Em um recente artigo no Health Affairs, Jeff Goldsmith apresenta duas diferentes abordagens discutidas nos Estados Unidos atualmente, mas que tem uma lógica para qualquer sistema de saúde: a responsabilidade pelo aumento crescente dos custos na saúde vem do lado da demanda (paciente) ou do lado do fornecedor (médicos)?
A primeira abordagem o autor chama de “narrativa conservadora”, onde muitos jogam para o paciente, ou para o lado da demanda, a responsabilidade pelo aumento dos custos do sistema de saúde. Os defensores desta abordagem colocam principalmente os fatores de comportamento do paciente (obesidade, falta de cuidado com sua saúde, fumo, atividade física, etc), como responsáveis por isso. E como os pacientes pagam por sua saúde uma pequena parte, há um efeito conhecido como risco moral (isto é, um tipo de falha de mercado em que a existência de um seguro contra um determinado risco aumenta a probabilidade de ocorrência do evento que origina esse risco). O problema desta narrativa está em ignorar os fatores sociais, os quais são os maiores determinantes da saúde de uma população, segundo diversos estudos.
Por outro lado, há uma abordagem que o autor chama de “narrativa progressista”, onde a responsabilidade do aumento de custos é jogada para os fornecedores de serviço, onde os médicos se encaixam. Neste caso, o grande fator a ser considerado como determinante está no modelo de remuneração dos serviços prestados, onde o aumento do custo é direcionado pelos prestadores que buscam aumentar suas rendas através da prestação de serviços que são desnecessários. Muitos autores falam que os médicos têm uma meta de ganho em função de suas necessidades e, em virtude disso, utilizam do modelo de remuneração vigente para atingir estas metas, autogerando demandas ou solicitando serviços adicionais em que sejam beneficiados. Muitos autores acreditam que se utilizando de incentivos adequados este tipo de comportamento modifica. Assim, modelos como Pagamento por Performance, ou pagamentos baseado em valor, estão sendo o alvo das reformas em muitos países para resolver esta questão.

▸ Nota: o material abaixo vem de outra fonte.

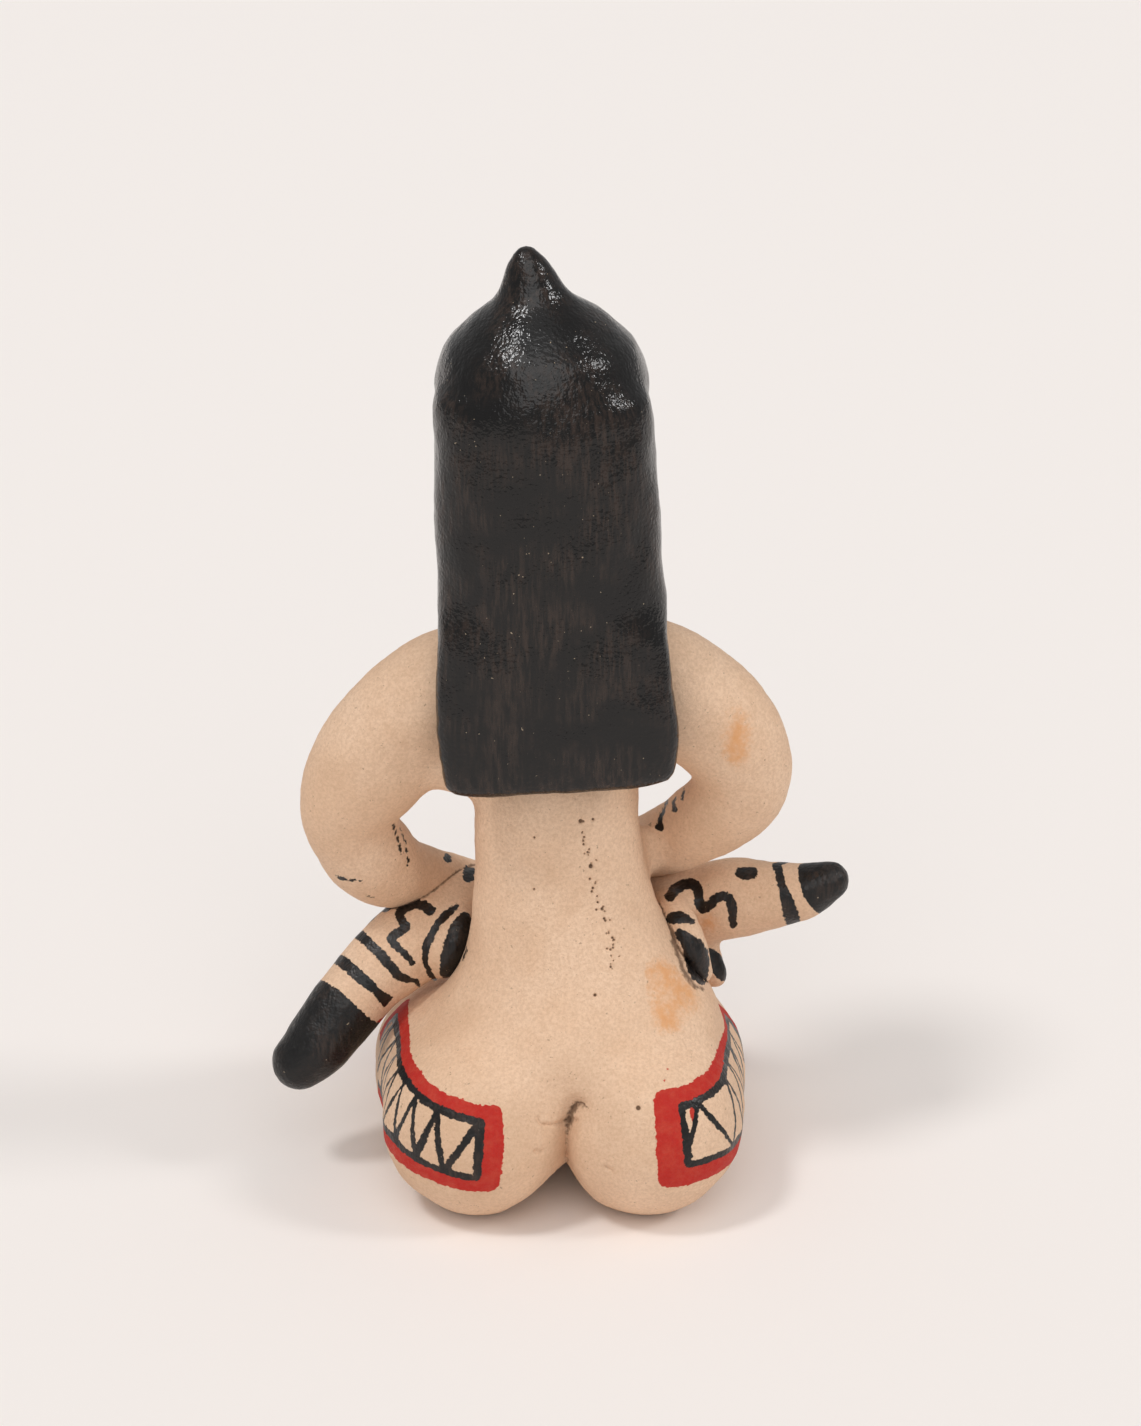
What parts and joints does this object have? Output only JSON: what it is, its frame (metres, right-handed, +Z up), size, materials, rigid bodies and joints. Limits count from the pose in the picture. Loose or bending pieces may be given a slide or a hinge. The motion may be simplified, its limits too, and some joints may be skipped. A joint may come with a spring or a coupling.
{
  "type": "ceramic doll",
  "caption": "Seated hand-modelled clay figure with long black hair and thick looped arms that hold an animal across the lap.",
  "frame": {"origin": "middle of the bounding box, on the surface that the doll sits on", "axes": "+X to the doll's own left, -Y the way the doll faces, +Z up"},
  "size_m": [0.1154, 0.0991, 0.1919],
  "materials": {
    "clay": "matte fired clay, painted by hand"
  },
  "bodies": {
    "root": {"ceramic_doll": "clay"}
  },
  "joints": []
}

A tendência em buscar culpados é natural do ser humano. O problema é imaginar que a elevação de custos está relacionada à apenas um lado da balança (demanda ou fornecedor). Isto é um grande equívoco, assim como separar o custo da qualidade. O custo é uma das dimensões fundamentais da qualidade. Vamos então usar a palavra “valor”. Da mesma forma, a percepção de valor por parte de quem usa um serviço de saúde está relacionada ao benefício (qualidade de vida relacionada à saúde e a satisfação), mas também ao esforço (acesso e preço). Portanto, um conceito com este nível de abrangência não tem apenas um responsável por sua falta.

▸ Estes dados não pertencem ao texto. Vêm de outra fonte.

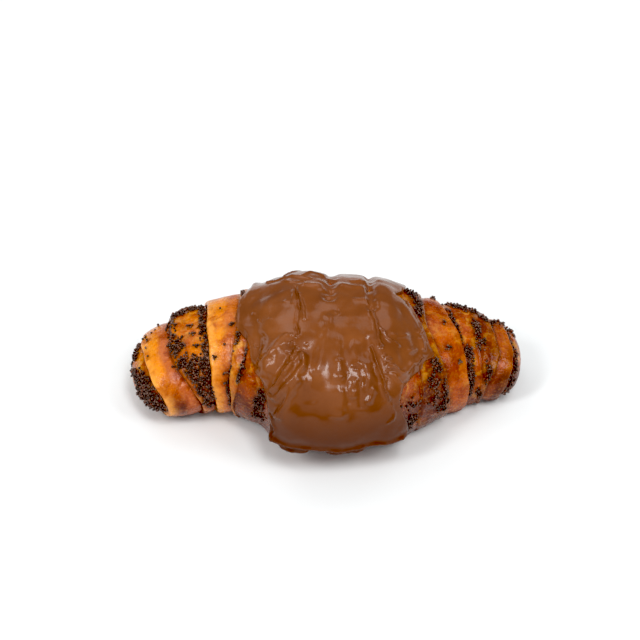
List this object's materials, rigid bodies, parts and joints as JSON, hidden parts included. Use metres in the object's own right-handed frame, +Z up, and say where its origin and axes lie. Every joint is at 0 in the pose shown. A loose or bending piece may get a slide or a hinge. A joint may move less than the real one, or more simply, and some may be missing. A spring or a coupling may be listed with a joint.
{
  "type": "poppy seed bun",
  "caption": "Rolled sweet yeast bun, a gentle crescent of overlapping egg-washed turns strewn with poppy seeds, its middle dipped in milk chocolate.",
  "frame": {"origin": "middle of the footprint, on the flat underside", "axes": "+X along the bun, +Z up, -Y towards the bulging front of the crescent"},
  "size_m": [0.166, 0.0878, 0.0582],
  "materials": {
    "crust": "egg-washed baked crust, satin, golden orange browning to red-brown",
    "chocolate": "set milk chocolate, glossy, wrinkled over the folds",
    "poppy_seed": "blue-black poppy seeds with small glints"
  },
  "bodies": {
    "root": {"dough": "crust", "chocolate_coating": "chocolate"}
  },
  "joints": []
}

O problema é muito maior e é sistêmico. E problemas sistêmicos somente são resolvidos com ações sistêmicas. Indiscutivelmente, tanto do lado da demanda como do lado do fornecedor devem haver ações integradas e estruturantes, um se responsabilizando pela sua saúde e o outro se responsabilizando pela entrega de um serviço de qualidade, centrado no lado que a demanda. Além disso, não podemos esquecer dos fatores sociais e ambientais que influenciam a saúde. No recente livro da Miriam Leitão (A História do Futuro) ela nos traz questões importantes com relação à saúde, pois foi assessorada pelo André Medici em boa parte deste capítulo. Ela deixa claro que a saúde da população não é de responsabilidade apenas do Ministério da Saúde, são ações longitudinais que estão na responsabilidade em outras áreas, como saneamento, segurança, educação, dentre tantas outras. Enquanto tratarmos a saúde como algo isolado e buscando culpados não solucionaremos estes problemas.
Independente disso, as ações devem ser iniciadas por algum lugar. Eu defendo veementemente o início pelo lado do fornecedor, reformulando o seu modelo de remuneração vigente. Esta, na minha opinião, deveria ser a ação prioritária, obviamente com diversas ações paralelas, tais como: aumentando o nível de responsabilidade do paciente pela sua saúde, através de prêmios e uso de co-participações; ações mais agressivas com relação a geração de demandas desnecessárias com ganhos secundários; repensar e reformular a lógica da atenção, buscando uma visão horizontal do paciente priorizando a atenção básica; dentre tantas outras. Independente destas ações, o fundamental agora é termos a clareza de que para qualquer ação que se faça, a necessidade de medir é fundamental. Não se pode melhorar aquilo que não se mede, e o pior, não é possível nem sequer ter a noção de qual ação tomar se não tivermos condições de gerar dados para construir indicadores que nos apontem isso.
Em suma, nosso problema ainda está em resolver coisas muito mais básicas, como gerar dados adequados em nossos sistemas de informação… Mas o importante é começar. Só se consegue melhorar a qualidade de um indicador se começar a medí-lo.